* Source records:
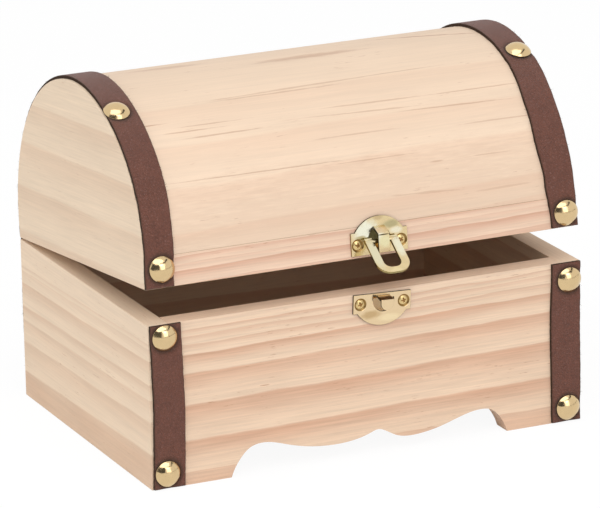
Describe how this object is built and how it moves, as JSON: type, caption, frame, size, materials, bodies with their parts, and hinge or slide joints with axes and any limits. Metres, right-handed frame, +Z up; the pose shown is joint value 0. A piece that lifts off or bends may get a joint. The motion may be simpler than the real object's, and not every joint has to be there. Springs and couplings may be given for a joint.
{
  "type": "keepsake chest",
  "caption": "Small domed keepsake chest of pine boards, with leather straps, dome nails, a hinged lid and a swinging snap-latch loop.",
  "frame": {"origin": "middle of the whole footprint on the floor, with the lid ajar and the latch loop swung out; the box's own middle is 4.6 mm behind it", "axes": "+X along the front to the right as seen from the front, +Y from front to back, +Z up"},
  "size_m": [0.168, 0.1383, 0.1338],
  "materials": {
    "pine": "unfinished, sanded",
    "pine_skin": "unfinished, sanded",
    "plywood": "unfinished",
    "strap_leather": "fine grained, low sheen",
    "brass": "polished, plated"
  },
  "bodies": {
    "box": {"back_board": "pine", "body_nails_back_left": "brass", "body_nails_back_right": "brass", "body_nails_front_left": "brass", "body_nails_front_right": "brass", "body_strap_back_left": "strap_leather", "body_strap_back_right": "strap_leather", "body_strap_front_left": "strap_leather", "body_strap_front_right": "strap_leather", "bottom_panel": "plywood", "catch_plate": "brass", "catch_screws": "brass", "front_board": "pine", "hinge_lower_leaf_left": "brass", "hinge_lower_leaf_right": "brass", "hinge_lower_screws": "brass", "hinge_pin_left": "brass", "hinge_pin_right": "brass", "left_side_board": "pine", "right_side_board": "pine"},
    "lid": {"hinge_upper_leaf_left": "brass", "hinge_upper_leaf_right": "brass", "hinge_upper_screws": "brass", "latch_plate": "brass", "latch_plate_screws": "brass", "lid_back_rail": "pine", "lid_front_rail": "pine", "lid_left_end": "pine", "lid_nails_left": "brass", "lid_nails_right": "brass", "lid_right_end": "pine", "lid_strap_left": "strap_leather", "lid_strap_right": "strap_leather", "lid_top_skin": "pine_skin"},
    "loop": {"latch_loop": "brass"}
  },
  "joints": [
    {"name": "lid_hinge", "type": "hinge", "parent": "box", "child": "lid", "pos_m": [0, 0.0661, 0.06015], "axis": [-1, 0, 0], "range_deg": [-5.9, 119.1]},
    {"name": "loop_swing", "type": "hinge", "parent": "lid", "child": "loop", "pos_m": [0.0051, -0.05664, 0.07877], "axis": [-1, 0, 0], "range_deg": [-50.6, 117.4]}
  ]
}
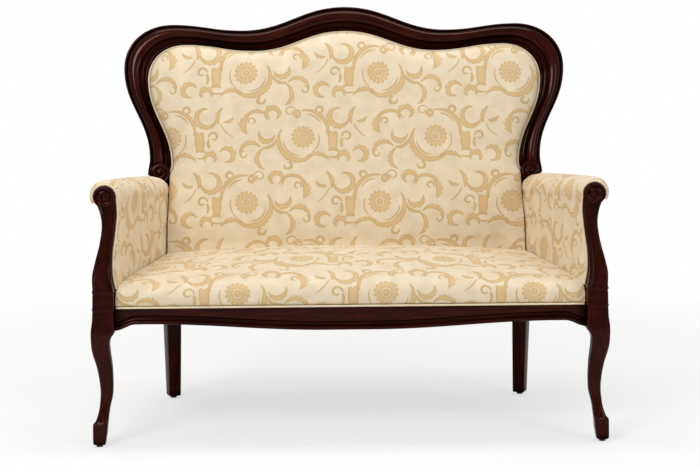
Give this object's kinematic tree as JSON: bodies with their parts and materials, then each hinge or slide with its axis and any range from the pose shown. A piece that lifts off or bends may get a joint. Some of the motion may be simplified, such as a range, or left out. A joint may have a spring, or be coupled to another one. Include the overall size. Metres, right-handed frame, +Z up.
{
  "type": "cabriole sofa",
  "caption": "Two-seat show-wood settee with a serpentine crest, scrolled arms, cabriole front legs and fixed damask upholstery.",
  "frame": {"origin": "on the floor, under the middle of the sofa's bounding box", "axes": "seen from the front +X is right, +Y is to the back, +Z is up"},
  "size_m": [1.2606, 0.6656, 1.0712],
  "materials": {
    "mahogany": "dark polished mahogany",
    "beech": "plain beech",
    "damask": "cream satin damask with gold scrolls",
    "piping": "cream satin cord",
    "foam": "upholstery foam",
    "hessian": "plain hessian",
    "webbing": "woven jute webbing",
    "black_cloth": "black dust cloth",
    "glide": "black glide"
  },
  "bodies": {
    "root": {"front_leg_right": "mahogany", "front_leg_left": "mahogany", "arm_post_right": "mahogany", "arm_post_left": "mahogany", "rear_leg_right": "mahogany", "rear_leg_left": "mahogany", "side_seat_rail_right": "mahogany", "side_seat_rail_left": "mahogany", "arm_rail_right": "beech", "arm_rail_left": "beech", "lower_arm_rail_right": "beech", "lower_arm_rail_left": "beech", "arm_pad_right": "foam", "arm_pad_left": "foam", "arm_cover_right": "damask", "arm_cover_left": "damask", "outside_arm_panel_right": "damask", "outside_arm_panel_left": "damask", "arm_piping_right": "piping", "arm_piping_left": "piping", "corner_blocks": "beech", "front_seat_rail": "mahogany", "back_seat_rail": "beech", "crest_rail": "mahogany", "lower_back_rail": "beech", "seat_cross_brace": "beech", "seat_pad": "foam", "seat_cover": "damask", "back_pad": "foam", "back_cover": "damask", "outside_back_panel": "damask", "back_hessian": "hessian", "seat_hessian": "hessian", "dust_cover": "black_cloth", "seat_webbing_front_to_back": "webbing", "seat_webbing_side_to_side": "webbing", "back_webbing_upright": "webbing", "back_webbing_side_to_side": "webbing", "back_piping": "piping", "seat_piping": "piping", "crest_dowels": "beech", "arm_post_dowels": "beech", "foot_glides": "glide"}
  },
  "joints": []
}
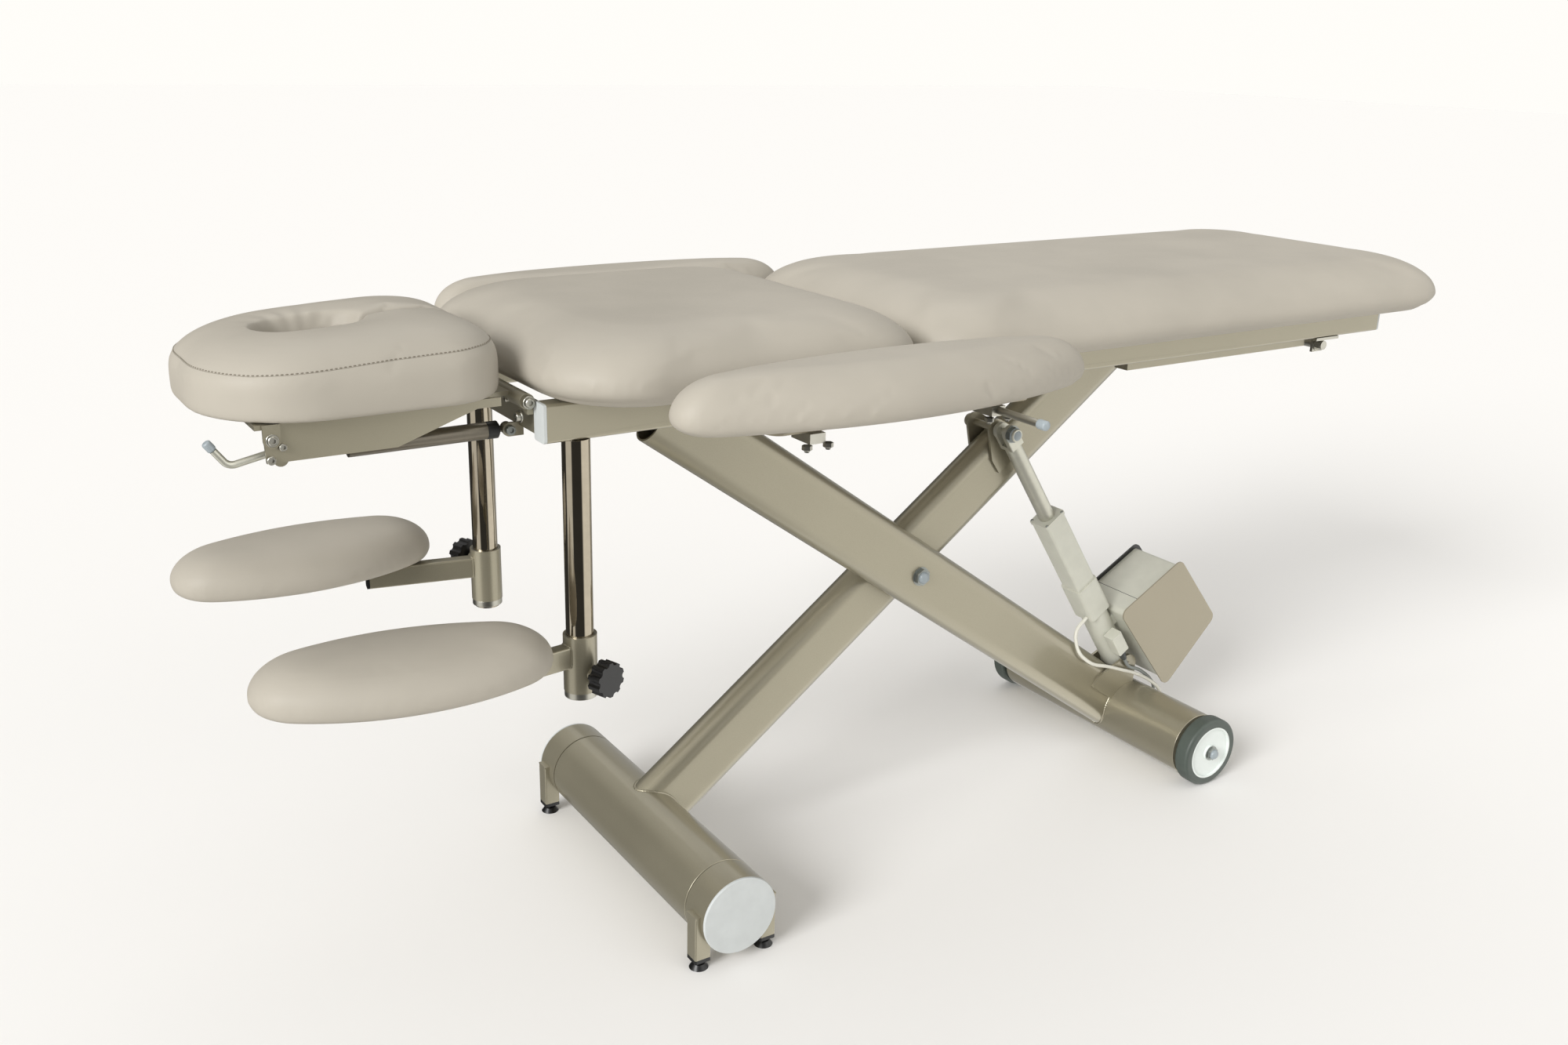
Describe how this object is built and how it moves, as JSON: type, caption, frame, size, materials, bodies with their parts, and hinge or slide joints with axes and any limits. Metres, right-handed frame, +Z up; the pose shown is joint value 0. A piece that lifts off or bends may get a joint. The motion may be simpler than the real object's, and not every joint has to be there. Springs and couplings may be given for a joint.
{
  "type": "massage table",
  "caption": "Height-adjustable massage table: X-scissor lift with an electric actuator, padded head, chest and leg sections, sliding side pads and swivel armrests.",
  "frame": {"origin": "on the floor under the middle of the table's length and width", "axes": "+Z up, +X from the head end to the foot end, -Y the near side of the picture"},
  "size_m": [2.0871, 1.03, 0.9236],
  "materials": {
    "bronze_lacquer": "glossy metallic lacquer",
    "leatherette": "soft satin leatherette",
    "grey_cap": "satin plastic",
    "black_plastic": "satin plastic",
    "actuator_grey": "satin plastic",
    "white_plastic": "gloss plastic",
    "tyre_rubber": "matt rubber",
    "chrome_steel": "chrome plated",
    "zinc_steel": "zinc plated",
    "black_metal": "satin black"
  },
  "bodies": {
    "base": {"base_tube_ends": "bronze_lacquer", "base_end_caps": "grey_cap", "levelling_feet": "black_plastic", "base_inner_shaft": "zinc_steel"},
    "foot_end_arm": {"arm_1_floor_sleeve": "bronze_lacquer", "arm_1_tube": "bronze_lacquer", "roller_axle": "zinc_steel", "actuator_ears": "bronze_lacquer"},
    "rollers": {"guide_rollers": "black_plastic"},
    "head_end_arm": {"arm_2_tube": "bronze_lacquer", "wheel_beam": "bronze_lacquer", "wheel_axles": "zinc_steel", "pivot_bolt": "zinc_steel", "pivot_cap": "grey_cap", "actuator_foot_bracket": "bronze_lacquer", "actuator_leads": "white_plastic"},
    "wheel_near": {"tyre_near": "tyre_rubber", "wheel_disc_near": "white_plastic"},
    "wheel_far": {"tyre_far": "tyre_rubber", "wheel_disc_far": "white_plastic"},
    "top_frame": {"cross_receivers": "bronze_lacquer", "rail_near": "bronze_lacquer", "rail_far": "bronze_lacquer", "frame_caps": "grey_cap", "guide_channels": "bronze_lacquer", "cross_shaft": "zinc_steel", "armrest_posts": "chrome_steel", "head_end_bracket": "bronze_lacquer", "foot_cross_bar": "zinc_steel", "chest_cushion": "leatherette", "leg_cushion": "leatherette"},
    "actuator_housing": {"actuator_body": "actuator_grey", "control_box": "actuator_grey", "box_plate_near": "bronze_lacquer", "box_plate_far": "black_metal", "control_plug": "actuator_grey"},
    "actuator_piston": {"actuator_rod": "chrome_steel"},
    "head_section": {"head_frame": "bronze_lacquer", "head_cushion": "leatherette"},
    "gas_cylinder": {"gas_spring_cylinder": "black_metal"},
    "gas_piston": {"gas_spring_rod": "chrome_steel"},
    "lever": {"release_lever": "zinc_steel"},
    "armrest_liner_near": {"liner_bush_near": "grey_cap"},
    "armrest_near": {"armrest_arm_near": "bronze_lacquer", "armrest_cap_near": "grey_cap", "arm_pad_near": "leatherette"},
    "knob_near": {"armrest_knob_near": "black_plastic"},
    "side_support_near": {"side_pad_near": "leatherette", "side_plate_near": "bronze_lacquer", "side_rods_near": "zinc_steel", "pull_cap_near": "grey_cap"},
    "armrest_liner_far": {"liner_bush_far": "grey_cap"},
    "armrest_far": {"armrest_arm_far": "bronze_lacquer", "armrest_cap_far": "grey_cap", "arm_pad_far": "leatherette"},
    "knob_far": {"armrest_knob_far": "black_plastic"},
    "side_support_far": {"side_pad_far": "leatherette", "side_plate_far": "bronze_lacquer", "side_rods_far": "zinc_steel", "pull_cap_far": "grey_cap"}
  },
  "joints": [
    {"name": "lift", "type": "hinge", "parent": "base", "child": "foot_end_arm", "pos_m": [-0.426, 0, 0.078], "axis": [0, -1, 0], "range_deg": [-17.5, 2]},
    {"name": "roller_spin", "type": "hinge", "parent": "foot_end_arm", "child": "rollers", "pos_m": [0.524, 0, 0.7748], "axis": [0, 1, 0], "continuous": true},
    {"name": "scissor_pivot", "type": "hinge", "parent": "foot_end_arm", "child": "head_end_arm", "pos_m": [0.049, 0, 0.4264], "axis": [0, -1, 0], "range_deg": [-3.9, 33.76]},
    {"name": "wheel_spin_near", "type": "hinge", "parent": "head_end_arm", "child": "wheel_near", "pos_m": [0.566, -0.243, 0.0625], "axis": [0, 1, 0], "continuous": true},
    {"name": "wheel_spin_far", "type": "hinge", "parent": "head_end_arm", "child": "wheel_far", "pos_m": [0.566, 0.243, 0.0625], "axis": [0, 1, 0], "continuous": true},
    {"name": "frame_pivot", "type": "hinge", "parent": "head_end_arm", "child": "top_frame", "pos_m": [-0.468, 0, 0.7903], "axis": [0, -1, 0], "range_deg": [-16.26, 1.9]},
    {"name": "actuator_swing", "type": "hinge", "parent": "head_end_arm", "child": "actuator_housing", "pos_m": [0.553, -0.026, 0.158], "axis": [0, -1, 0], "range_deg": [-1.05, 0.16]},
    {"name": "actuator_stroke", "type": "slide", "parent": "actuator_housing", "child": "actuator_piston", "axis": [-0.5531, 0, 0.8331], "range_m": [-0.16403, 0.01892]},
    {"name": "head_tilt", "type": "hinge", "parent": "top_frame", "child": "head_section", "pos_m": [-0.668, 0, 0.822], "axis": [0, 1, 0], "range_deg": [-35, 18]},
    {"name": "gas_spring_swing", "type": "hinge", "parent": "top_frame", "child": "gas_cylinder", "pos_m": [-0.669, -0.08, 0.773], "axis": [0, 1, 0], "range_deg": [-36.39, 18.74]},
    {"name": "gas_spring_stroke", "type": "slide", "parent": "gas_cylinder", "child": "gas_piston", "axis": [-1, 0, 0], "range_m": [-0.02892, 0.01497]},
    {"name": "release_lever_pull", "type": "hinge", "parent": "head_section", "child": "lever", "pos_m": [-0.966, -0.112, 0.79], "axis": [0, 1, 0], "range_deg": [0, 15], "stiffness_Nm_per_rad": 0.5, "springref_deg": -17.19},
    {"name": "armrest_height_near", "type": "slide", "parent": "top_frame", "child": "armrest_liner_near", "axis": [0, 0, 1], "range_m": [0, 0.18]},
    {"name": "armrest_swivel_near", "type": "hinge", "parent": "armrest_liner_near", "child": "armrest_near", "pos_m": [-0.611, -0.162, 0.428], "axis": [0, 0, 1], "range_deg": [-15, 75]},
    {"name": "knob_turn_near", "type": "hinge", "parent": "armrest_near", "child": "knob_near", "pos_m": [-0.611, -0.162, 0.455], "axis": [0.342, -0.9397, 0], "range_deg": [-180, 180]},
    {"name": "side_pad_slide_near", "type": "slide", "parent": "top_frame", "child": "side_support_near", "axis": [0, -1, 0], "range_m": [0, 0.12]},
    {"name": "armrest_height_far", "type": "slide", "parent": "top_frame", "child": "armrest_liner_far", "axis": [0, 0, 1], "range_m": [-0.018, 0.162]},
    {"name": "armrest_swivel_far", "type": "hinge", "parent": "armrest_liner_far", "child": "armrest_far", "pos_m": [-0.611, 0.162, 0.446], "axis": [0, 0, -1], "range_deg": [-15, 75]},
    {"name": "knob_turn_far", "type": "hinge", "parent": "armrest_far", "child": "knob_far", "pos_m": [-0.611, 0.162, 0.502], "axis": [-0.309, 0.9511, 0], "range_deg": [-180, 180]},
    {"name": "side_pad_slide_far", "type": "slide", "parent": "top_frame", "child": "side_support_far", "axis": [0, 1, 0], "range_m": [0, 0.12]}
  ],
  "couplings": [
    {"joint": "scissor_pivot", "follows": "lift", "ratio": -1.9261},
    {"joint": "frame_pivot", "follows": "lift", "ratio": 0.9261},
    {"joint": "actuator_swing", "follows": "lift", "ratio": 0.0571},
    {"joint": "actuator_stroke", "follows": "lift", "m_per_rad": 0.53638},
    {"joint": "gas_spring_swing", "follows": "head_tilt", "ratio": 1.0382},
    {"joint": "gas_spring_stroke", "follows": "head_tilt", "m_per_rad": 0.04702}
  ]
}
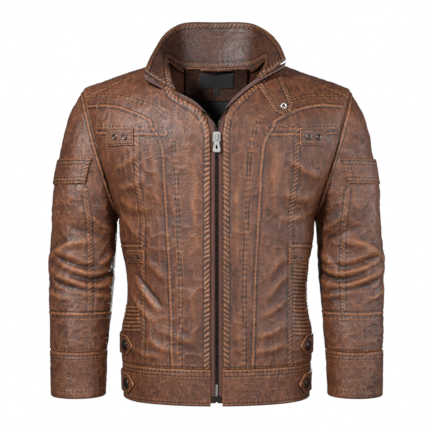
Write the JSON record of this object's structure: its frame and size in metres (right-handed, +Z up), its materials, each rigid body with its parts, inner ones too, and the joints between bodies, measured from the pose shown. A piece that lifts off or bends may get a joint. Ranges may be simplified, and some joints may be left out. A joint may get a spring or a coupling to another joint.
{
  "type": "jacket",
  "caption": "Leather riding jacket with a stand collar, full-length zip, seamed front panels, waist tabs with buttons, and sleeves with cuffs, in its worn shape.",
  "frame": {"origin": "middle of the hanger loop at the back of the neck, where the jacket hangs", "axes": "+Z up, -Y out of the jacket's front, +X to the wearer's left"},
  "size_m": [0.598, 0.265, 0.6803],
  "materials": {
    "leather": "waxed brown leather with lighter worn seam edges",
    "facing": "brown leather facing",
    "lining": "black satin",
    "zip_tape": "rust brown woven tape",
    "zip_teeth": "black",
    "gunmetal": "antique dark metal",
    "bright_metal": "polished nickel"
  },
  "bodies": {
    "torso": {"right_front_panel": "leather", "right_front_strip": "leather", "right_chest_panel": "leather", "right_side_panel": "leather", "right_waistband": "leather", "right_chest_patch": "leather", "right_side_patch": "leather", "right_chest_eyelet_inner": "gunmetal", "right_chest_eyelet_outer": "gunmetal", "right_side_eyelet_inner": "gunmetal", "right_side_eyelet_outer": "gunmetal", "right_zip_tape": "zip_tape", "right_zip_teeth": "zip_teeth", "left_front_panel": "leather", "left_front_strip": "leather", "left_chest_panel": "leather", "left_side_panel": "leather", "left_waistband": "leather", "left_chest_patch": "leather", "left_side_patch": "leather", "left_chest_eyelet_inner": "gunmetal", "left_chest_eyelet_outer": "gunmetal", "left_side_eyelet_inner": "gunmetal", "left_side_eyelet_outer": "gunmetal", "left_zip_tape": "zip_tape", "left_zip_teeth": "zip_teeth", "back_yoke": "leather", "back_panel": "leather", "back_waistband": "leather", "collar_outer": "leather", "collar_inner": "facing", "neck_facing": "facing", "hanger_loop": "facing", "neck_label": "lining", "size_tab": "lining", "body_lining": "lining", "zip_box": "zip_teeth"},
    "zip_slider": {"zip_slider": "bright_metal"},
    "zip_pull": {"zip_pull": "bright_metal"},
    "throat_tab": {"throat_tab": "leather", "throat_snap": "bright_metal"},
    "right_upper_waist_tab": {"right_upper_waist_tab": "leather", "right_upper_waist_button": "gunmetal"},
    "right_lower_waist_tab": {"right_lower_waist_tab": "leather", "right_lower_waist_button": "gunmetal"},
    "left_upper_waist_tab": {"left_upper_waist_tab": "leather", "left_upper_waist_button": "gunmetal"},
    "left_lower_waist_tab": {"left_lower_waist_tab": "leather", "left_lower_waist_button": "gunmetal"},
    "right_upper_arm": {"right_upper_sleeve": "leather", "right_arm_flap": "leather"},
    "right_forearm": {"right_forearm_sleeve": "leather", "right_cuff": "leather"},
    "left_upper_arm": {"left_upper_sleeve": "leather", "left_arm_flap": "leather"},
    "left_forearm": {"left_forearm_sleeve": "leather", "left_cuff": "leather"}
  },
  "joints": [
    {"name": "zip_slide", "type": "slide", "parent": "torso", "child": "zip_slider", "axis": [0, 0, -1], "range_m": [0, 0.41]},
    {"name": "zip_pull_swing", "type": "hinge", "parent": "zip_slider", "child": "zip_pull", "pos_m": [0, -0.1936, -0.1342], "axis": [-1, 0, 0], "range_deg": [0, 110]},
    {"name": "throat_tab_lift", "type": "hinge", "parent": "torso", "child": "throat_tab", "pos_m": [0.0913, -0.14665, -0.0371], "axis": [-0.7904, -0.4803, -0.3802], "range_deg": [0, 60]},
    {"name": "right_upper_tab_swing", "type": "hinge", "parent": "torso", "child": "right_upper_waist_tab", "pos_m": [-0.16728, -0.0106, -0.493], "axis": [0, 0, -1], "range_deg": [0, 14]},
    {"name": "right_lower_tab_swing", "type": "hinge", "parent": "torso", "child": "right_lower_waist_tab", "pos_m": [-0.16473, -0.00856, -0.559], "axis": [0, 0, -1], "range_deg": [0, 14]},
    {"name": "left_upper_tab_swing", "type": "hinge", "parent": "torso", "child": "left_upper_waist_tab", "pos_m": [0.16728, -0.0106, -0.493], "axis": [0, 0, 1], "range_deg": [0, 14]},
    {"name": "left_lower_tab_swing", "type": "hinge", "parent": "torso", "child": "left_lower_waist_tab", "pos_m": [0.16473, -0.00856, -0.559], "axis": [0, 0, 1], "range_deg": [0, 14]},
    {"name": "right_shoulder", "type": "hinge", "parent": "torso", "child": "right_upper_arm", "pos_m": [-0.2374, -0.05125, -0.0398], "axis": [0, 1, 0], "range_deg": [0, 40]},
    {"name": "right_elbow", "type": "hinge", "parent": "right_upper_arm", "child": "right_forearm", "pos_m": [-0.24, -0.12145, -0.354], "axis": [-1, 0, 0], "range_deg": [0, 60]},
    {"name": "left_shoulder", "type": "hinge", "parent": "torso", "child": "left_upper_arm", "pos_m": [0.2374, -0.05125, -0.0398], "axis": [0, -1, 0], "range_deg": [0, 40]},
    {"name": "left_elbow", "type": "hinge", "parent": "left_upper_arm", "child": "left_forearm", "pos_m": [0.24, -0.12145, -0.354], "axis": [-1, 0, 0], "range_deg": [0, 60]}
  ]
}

* What is asked: Look through the material and copy each line that has "shown".

* Solution to the exercise:
Describe how this object is built and how it moves, as JSON: type, caption, frame, size, materials, bodies with their parts, and hinge or slide joints with axes and any limits. Metres, right-handed frame, +Z up; the pose shown is joint value 0. A piece that lifts off or bends may get a joint. The motion may be simpler than the real object's, and not every joint has to be there. Springs and couplings may be given for a joint.
Give this object's kinematic tree as JSON: bodies with their parts and materials, then each hinge or slide with its axis and any range from the pose shown. A piece that lifts off or bends may get a joint. Some of the motion may be simplified, such as a range, or left out. A joint may have a spring, or be coupled to another one. Include the overall size. Metres, right-handed frame, +Z up.
Describe how this object is built and how it moves, as JSON: type, caption, frame, size, materials, bodies with their parts, and hinge or slide joints with axes and any limits. Metres, right-handed frame, +Z up; the pose shown is joint value 0. A piece that lifts off or bends may get a joint. The motion may be simpler than the real object's, and not every joint has to be there. Springs and couplings may be given for a joint.
Write the JSON record of this object's structure: its frame and size in metres (right-handed, +Z up), its materials, each rigid body with its parts, inner ones too, and the joints between bodies, measured from the pose shown. A piece that lifts off or bends may get a joint. Ranges may be simplified, and some joints may be left out. A joint may get a spring or a coupling to another joint.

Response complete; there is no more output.